Talking the same language than your investors..

With emerging markets (EM) aimed at representing the largest pools of wealth within the next decade, it is important if not vital to align as soon as possible with this new investor’s generation. Social medias and smart-phones online spending apps have experienced an incredible market penetration in EM and are expected to keep growing steadily. As a matter of fact, it is fundamental for the asset management industry to keep on track with this digitalisation trend and provide investors with attractive features.

Asnwering your investor’s needs..

As a “tech generation”, the new investor’s “breed” doesn’t attach much importance to loyalty: looking for performance and cost efficiency at the same time, value is given to innovation and instant access to portfolio and market’s information.

While at the same time dealing with increased compliance requirements..

Keeping up with tech development has never been so complicated for the industry as regulatory obligations have been constantly growing up over the last years. Increasing restrictions such as Know your Customer (KYC) or anti-money-laundering (AML) seem extremely conflicting with “online instant access features”.

Growing competition from micro-investment apps is putting pressure on the industry..

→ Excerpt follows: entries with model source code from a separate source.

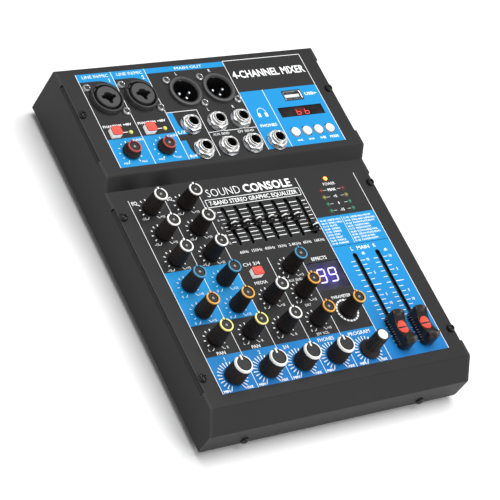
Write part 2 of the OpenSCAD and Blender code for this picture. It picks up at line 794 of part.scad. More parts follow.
module power_inlet() {
    in_frame() {
        color(knob_black) translate([inlet_x, case_d, rear_z]) rotate([-90, 0, 0]) {
            difference() {
                union() {
                    rod(inlet_flange_r, 0, low_head_h);
                    rod(inlet_body_r, -inlet_l, eps);
                }
                rod(inlet_bore_r, -inlet_l + 2, low_head_h + 1);
            }
        }
        color(steel) translate([inlet_x, case_d, rear_z]) rotate([-90, 0, 0])
            rod(inlet_pin_r, -inlet_l + 2 + fit_gap, -0.5);
        color(knob_black) translate([rocker_x, case_d, rear_z]) rotate([-90, 0, 0]) difference() {
            union() {
                block(rocker_frame, 0, low_head_h);
                block(rocker_frame - [2.4, 2.4], -rocker_depth, eps);
            }
            block(rocker_hole, -rocker_depth + 2, low_head_h + 1);
            translate([-rocker_frame[0] / 2 + 2, 0, -rocker_pivot_in]) rotate([0, 90, 0])
                cylinder(r = rocker_pivot_r + play, h = rocker_frame[0] - 4);
        }
    }
}

// The rocker lies in its "on" position; it turns about the pivot pins moulded on its sides
module power_rocker() {
    pin_l = rocker_frame[0] - 4.2;
    color(button_red) in_frame() translate([rocker_x, case_d - rocker_pivot_in, rear_z])
    rotate([rocker_tilt, 0, 0]) {
        across(rocker_w / 2) polygon([
            [-rocker_back, -3.6], [2, -6.2], [3.1, -6.2], [2.1, 0], [3.1, 6.2], [2, 6.2], [-rocker_back, 3.6]
        ]);
        translate([-pin_l / 2, 0, 0]) rotate([0, 90, 0]) cylinder(r = rocker_pivot_r, h = pin_l);
    }
}

// ---- Displays and lights

module display_module(spec, level, drop) {
    translate([spec[0], spec[1], level]) block([spec[2], spec[3]], -drop, -display_sink);
}

module display_modules() {
    color("#241a1c") in_frame() display_module(media_display, raised_h, media_drop);
    color("#1c1a2a") in_frame() display_module(effect_display, panel_h, board_drop);
}

// A round light with a domed top, on two wire legs
module light(p, level) {
    translate([p[0], p[1], level]) {
        intersection() {
            union() {
                rod(light_r, -light_body, light_up - light_r);
                translate([0, 0, light_up - light_r]) sphere(r = light_r);
            }
            rod(light_r, -light_body, light_up);
        }
        for (s = [-1, 1]) translate([s * leg_dx, 0, 0]) rod(leg_r, -board_drop, -light_body + eps);
    }
}

module indicator_lights() {
    color("#ff8a30") in_frame() light(power_light, panel_h);
    color("#c9d04a") in_frame() {
        for (x = meter_xs, y = meter_ys) light([x, y], panel_h);
        for (x = phantom_light_xs) light([x, phantom_light_y], raised_h);
    }
}

top_panel();
bottom_tray();
circuit_boards();
board_spacers();
rotary_pots();
slide_pots();
push_switches();
combo_jacks();
output_connectors();
phone_jacks();
jack_nuts();
screws();
rubber_feet();
indicator_lights();
display_modules();
usb_socket();
power_inlet();
ribbon_cables();
source_button();
power_rocker();
for (k = KNOBS) knob(k);
for (i = [0 : eq_bands - 1]) eq_slider(i);
for (i = [0, 1]) main_fader(fader_xs[i]);
for (i = [0, 1]) phantom_button(i);
for (i = [0 : 3]) media_button(i);
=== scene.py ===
"""The looks of a compact four-channel mixing console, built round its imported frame.

Meshes are modelled in millimetres and placed in the frame's metres. A place on the casing is
(x, y): x from the middle, y from the front face, both in millimetres.
"""
import json
import math

import bmesh
import bpy
from mathutils import Matrix, Vector
from mathutils.geometry import tessellate_polygon


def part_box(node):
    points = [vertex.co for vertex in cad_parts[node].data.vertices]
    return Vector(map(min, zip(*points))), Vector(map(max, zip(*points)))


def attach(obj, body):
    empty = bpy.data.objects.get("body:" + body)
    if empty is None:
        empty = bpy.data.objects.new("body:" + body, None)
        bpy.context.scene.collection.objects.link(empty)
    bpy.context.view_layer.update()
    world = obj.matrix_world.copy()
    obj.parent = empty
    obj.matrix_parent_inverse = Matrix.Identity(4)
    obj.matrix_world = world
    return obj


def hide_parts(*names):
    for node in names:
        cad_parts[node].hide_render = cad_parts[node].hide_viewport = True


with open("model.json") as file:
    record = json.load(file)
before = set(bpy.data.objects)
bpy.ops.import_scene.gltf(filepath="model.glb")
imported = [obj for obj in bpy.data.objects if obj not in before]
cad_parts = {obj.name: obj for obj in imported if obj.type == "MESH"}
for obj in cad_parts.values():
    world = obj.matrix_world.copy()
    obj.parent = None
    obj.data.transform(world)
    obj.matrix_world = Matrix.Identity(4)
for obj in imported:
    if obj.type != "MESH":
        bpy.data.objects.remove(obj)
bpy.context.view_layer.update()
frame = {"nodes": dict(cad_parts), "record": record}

MM = 0.001
TAU = 2 * math.pi

# ---- The frame's main levels, in metres

panel_low, panel_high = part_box("top_panel")
FRONT_Y = panel_low.y
REAR_Y = panel_high.y
CASE_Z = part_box("bottom_tray")[0].z
RAISED_Z = panel_high.z
# the control panel is the highest sheet between the front bevel and the step
CONTROL_Z = max(
    v.co.z for v in frame["nodes"]["top_panel"].data.vertices
    if 30 * MM < v.co.y - FRONT_Y < 150 * MM
)
STEP_Y = 160                       # the step between the panels starts about here, in millimetres


def place(x, y, z):
    """A place on the casing in millimetres and a level in metres, as a point of the frame."""
    return Vector((x * MM, FRONT_Y + y * MM, z))


def on_casing(spot):
    """A point of the frame as a place on the casing."""
    return spot.x / MM, (spot.y - FRONT_Y) / MM


def middle(node):
    """The (x, y) of a node's turning axis: half its width in from its front edge."""
    low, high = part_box(node)
    return (low.x + high.x) / 2 / MM, (low.y - FRONT_Y + (high.x - low.x) / 2) / MM


def measured(box, level):
    """For a (low, high) box and a level: its middle on that level, then, in millimetres, half its
    width and depth, and its top and foot over the level."""
    low, high = box
    spot = Vector(((low.x + high.x) / 2, (low.y + high.y) / 2, level))
    halves = ((high.x - low.x) / 2 / MM, (high.y - low.y) / 2 / MM)
    return spot, *halves, (high.z - level) / MM, (low.z - level) / MM


# ---- Materials


def linear(code):
    """A linear colour, with alpha 1, from a six-digit web code."""
    values = [int(code[i:i + 2], 16) / 255 for i in (0, 2, 4)]
    return (*(v / 12.92 if v <= 0.04045 else ((v + 0.055) / 1.055) ** 2.4 for v in values), 1)


def tinted(colour, share):
    """A colour made lighter or darker by a share."""
    return (*(min(1.0, c * (1 + share)) for c in colour[:3]), 1)


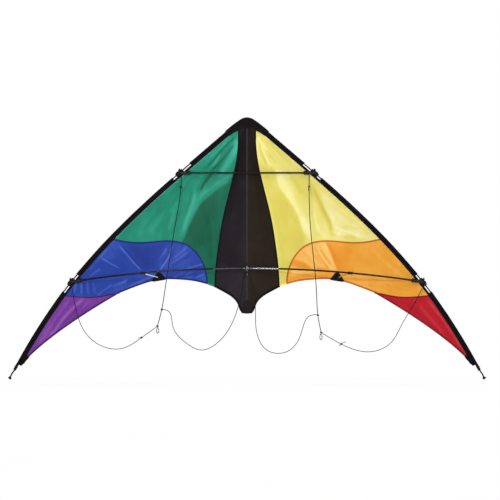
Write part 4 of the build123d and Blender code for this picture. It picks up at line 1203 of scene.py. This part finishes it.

Answering to the needs of young investors who are facing increased investment constraints (minimum account balances restrictions, high comission fees), various software companies have been developing “micro-investment apps” allowing users to access to investment portfolios right from their credit or debit card. Among them, Acorns launched in 2014 already met a tremendous success: with a platform gathering already 650,000 users, the app recently raised a USD23M financing.

All in all, while the industry is concentrating efforts on global diversification and access to emerging markets, it is equally important to invest in digital offering : partnerships and/ or acquisitions between fund houses and fintech companies might actually become the new industry trend over the next decade.